Apuntes sobre el debate / El Universal


Manuel Camacho

Con todas sus limitaciones, la discusión en el Senado sobre las leyes que aterrizan la reforma energética, permitió fijar las posiciones políticas de manera inequívoca. Argumentos, estratagemas y pasiones se pusieron en evidencia.
Los panistas, particularmente Cordero y Gil, fijaron con claridad la posición de la derecha. Codero justificó con sus razones económicas la apertura completa a la inversión extranjera y se deslindó de la campaña gubernamental que ha ofrecido una baja a los precios de la electricidad, el gas y los alimentos. Su explicación sobre las causas del retraso del crecimiento fue insuficiente. Después de treinta años de un desempeño mediocre del crecimiento es indefendible la estrategia, o al menos su instrumentación. Gil fue como de costumbre elocuente, pero se metió en un terreno para él pantanoso: no era necesario decirle a la izquierda que fuera moderna, cuando la derecha no lo ha sido; menos aún, comprar el argumento del gobierno respecto a que la reforma coincidía con el pensamiento del general Cárdenas, cuando es diametralmente diferente. La historia no resta méritos ni necesita manipularse: el PAN nació contra el cardenismo. Eso es innegable, como también lo es su papel en favor de la democratización de los procesos electorales.
El PRI tuvo que hacer el papel de malabarista. Defender con razón que había que corregir las tendencias declinantes del petróleo, pero justificar sin razón que el único camino era la apertura total al capital externo. Colocó a sus líderes en situaciones imposibles. Al dirigente campesino, a justificar los intereses de las empresas contra los de los ejidatarios y comuneros. Al dirigente sindical, a callar frente al riesgo de los despidos. Al gobernador experimentado, a cerrar los ojos ante el volado en el que ha metido el gobierno al país. Al constitucionalista sereno, a defender los principios del pacto nacional, a sabiendas de que han sido modificados. A todos ellos —sabedores del peso de los símbolos y conscientes de los costos electorales previsibles— a sostener un enunciado falso: el petróleo no se privatiza, cuando se está poniendo a subasta la riqueza energética de la Nación. No se venden los tronillos oxidados, pero sí se hipoteca la riqueza energética de México.
El papel del PVEM fue ingrato: defender la fractura hidráulica que los partidos verdes combaten; apoyar una agencia de seguridad industrial que pasará por encima una legislación y unas instituciones de protección del medio ambiente que se han construido con altos niveles de consenso.

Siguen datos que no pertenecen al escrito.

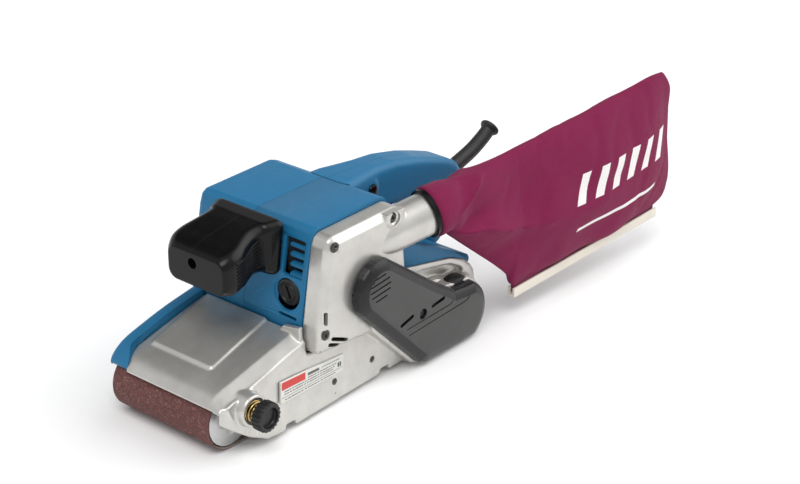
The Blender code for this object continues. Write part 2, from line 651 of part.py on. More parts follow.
def handle():
    """Two half shells that meet on the middle plane."""
    for side, sign in (("near", -1), ("far", 1)):
        half = prism("handle_" + side, HANDLE, -16, 16)
        bevel(half, 6.0, 2, 60)
        if side == "near":
            join(half, rod_y("lock_collar", 79, 128, 8.0, -18, -14, 24, 1.0))
        away = (-0.15, 30) if side == "near" else (-30, 0.15)
        cut(half, box("handle_split", (40, away[0], 30), (220, away[1], 170)),
            box("switch_space", (72, -10, 112), (126, 10, 138)),
            box("trigger_slot", (84, -8.3, 95), (118.8, 8.3, 118)),
            rod("guard_socket", (196, 0, 100), (27, 0, 7), 7.0, -14, 18, 24))
        if side == "near":
            cut(half, rod_y("lock_hole", 79, 128, 5.3, -25, -5, 24))
        place(half, PLASTIC_BLUE)


def controls():
    place(box("switch_block", (88, -9.5, 124.5), (124, 9.5, 137)), BLACK_MATTE)
    outline = [(85, 118), (86, 104), (92, 100), (104, 98.5), (113, 98), (115.5, 101), (115.5, 118)]
    place(prism("trigger", outline, -7.7, 7.7), BLACK_MATTE)
    place(rod_y("lock_button", 79, 128, 5.0, -20.5, -13, 24, 0.8), BLACK_MATTE)


GUARD_PATH = [(184, 0, 97), (196, 0, 100), (212, 0, 104), (228, 0, 108.7), (242, 0, 115),
              (252, 0, 121)]


def cord_guard():
    path = smooth_path(GUARD_PATH, 2)
    guard = tube("cord_guard", path, 6.5, 3)
    end = Vector(GUARD_PATH[-1])
    along = (end - Vector(GUARD_PATH[-2])).normalized()
    join(guard, turned("guard_lip", [(0, 1.5), (7, 1.5), (8.6, 0), (7, -2.5), (0, -2.5)], end,
                       along, 20))
    cut(guard, rod("guard_mouth", end, along, 4.8, -16, 4, 20))
    place(guard, RUBBER)


def front_grip():
    def face(z):
        return -44.5 + min(max(z, 74), 140) * 0.1917 - 14.19 - 0.9

    flange = (-30, 38, 109, 146.5)
    rows = [(lambda z: face(z), *flange, 6), (lambda z: face(z) - 4.5, *flange, 6)]
    for x, y_low, y_high, z_low, z_high, corner in (
            (-47, -24, 31, 113, 146, 9), (-60, -24, 33, 108, 144, 11), (-72, -29, 36, 103, 142.5, 12),
            (-84, -33, 34, 101, 140.5, 12), (-94, -33, 29, 103, 138, 11), (-99.5, -28, 22, 108, 134, 9)):
        rows.append((lambda z, x=x: x, y_low, y_high, z_low, z_high, corner))
    grip = loft("front_grip", [rounded_section(*row) for row in rows])
    cut(grip, rod("grip_screw_hole", (0, 0, 127), (1, 0, 0), 4.2, -110, -62, 20))
    place(grip, BLACK_GLOSS)


# ---------------------------------------------------------------- dust bag
def bag_frame():
    along = Vector((math.cos(BAG_YAW), math.sin(BAG_YAW), 0))
    across = Vector((-math.sin(BAG_YAW), math.cos(BAG_YAW), 0))
    return along, across


def bag_point(distance, side, z):
    along, across = bag_frame()
    place_mm = NOZZLE_MOUTH + along * distance + across * side
    return (place_mm.x, place_mm.y, z)


BAG_STATIONS = [            # distance behind the mouth, lowest z, highest z, half thickness
    (14, 106, 146, 19), (34, 98, 146, 20), (56, 87, 147.5, 19), (74, 60, 149, 18),
    (92, 30.5, 150.5, 16), (120, 31, 152.5, 19), (160, 34, 156, 21), (200, 37, 160, 20),
    (240, 40.5, 164.5, 15), (268, 43, 167, 9), (280, 58, 140, 5), (286, 78, 112, 2)]


def dust_bag():
    direction = nozzle_direction()
    place(turned("bag_ring", [(17.4, 6), (19.6, 6), (19.6, -4), (17.4, -4)], NOZZLE_MOUTH,
                 direction, 32), BLACK_MATTE)
    sections = []
    for distance, low, high, half in BAG_STATIONS:
        ring = []
        for i in range(16):
            angle = 2 * math.pi * i / 16
            z = (low + high) / 2 + (high - low) / 2 * math.sin(angle)
            ring.append(bag_point(distance, half * math.cos(angle), z))
        sections.append(ring)
    place(loft("dust_bag", sections), FABRIC)


def bag_clip():
    """A U rail that closes the bag's lower hem."""
    half, height, slot, depth = 3.6, 9.0, 1.6, 6.0
    u_shape = [(-half, -height), (half, -height), (half, 0), (slot, 0), (slot, -depth),
               (-slot, -depth), (-slot, 0), (-half, 0)]
    ends = []
    for distance, z in (CLIP_START, CLIP_END):
        ends.append([bag_point(distance, side, z + drop + 4.0) for side, drop in u_shape])
    place(loft("bag_clip", ends), IVORY)


def label_plate():
    corners = [(-79, 43), (-82, 27), (-13.5, 26.5), (-11, 38.8)]
    plate = prism("label_plate", corners, -0.4, 0.4)
    for vert in plate.data.vertices:
        x, z = vert.co.x / MM, vert.co.z / MM
        vert.co.y += (draft(x, z) - 3.0) * MM
    place(plate, PAPER)


sanding_belt()
front_roller()
roller_fork()
tension_carriage()
drive_roller()
platen()
base_frame()
tension_lever()
front_skirt()
tracking_knob()
gear_train()
timing_belt()
armature()
stator()
brushes()
gear_bulkhead()
motor_housing()
fan_housing()
gear_cover()
cover_screws()
belt_cover()
rear_cover()
handle()
controls()
cord_guard()
front_grip()
dust_bag()
bag_clip()
label_plate()
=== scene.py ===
# Looks of the handheld belt sander.  Sizes are millimetres; MM turns them into metres.
import math

import bmesh
import bpy
from mathutils import Matrix, Vector, noise
from mathutils.bvhtree import BVHTree


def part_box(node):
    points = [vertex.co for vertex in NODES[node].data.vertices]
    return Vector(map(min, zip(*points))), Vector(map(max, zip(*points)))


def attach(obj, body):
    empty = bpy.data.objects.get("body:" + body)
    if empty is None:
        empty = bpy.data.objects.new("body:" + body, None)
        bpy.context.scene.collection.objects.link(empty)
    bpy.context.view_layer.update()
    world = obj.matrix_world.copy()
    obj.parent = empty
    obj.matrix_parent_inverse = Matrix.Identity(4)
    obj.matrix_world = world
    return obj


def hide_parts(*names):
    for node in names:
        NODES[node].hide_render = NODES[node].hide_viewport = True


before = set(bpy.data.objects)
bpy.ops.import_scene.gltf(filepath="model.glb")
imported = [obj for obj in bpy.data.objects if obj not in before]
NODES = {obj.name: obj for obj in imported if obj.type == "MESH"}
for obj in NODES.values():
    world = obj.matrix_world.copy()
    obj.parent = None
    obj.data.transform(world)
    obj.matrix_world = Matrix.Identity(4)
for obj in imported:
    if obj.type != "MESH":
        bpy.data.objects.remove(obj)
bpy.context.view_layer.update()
MM = 0.001


# ---- places read from the frame
def low(node):
    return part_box(node)[0] / MM


def high(node):
    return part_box(node)[1] / MM


def middle(node):
    return (low(node) + high(node)) / 2


ROLLER_X = middle("drive_roller").x
BELT_R = high("sanding_belt").z / 2
BELT_HALF = high("sanding_belt").y
COVER_FACE = low("gear_cover_screw_1").y - 0.2
COVER_BACK = low("motor_housing").y
BELT_COVER_FACE = low("belt_cover").y
BELT_COVER_BACK = high("belt_cover").y
FAR_FACE = high("fan_housing").y
SEAM_Y = high("motor_housing").y
KNOB = middle("tracking_knob")
GEAR = middle("small_pulley")
NOZZLE_MOUTH = Vector((79.0, -74.0, 126.0))
NOZZLE_ALONG = Vector((0.93359, -0.30334, 0.19081))
NOZZLE_R, NOZZLE_BORE_R = 17.0, 14.5
BAG_YAW = math.radians(-6.0)
BAG_ALONG = Vector((math.cos(BAG_YAW), math.sin(BAG_YAW), 0))
BAG_ACROSS = Vector((-math.sin(BAG_YAW), math.cos(BAG_YAW), 0))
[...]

La izquierda desempeñó un papel digno, informado y competente. Barbosa fijó la posición del PRD con claridad: esto no termina aquí y maniobró con pericia para forzar el debate y mantener la coherencia del grupo. Padierna demostró que ella sí había estudiado todo el paquete y aportó información valiosa que negaba la validez de la posición oficial. Encinas hizo gala de la claridad de pensamiento, congruencia de principios y serenidad que lo caracteriza. Salazar argumentó con razones políticas serias. Robles supo ocupar el nicho del gas shale. Robledo mostró su crecimiento como parlamentario. Mario Delgado derrumbó los señalamientos de “la izquierda del no”; ofreció una alternativa seria. Ríos Piter argumentó con profesionalismo. Una por una y uno por uno, lució. Bartlett exigió —con razón— que se presentaran los ejercicios del impacto fiscal que tendrá la apertura al capital externo. Si para que vengan los inversionistas se tendrá que compartir la renta, si habrá un régimen fiscal diferente para los extranjeros, ¿cómo impactará el cambio el balance fiscal en los próximos años.
Al final quedó claro que, ante la privatización más radical, se debilitará al Estado, no habrá una regulación eficaz previsible, ni una política industrial y tecnológica. Las ofertas del gobierno difícilmente se cumplirán. La corrupción queda suelta, potenciada. Estamos ante una nueva modernización fallida.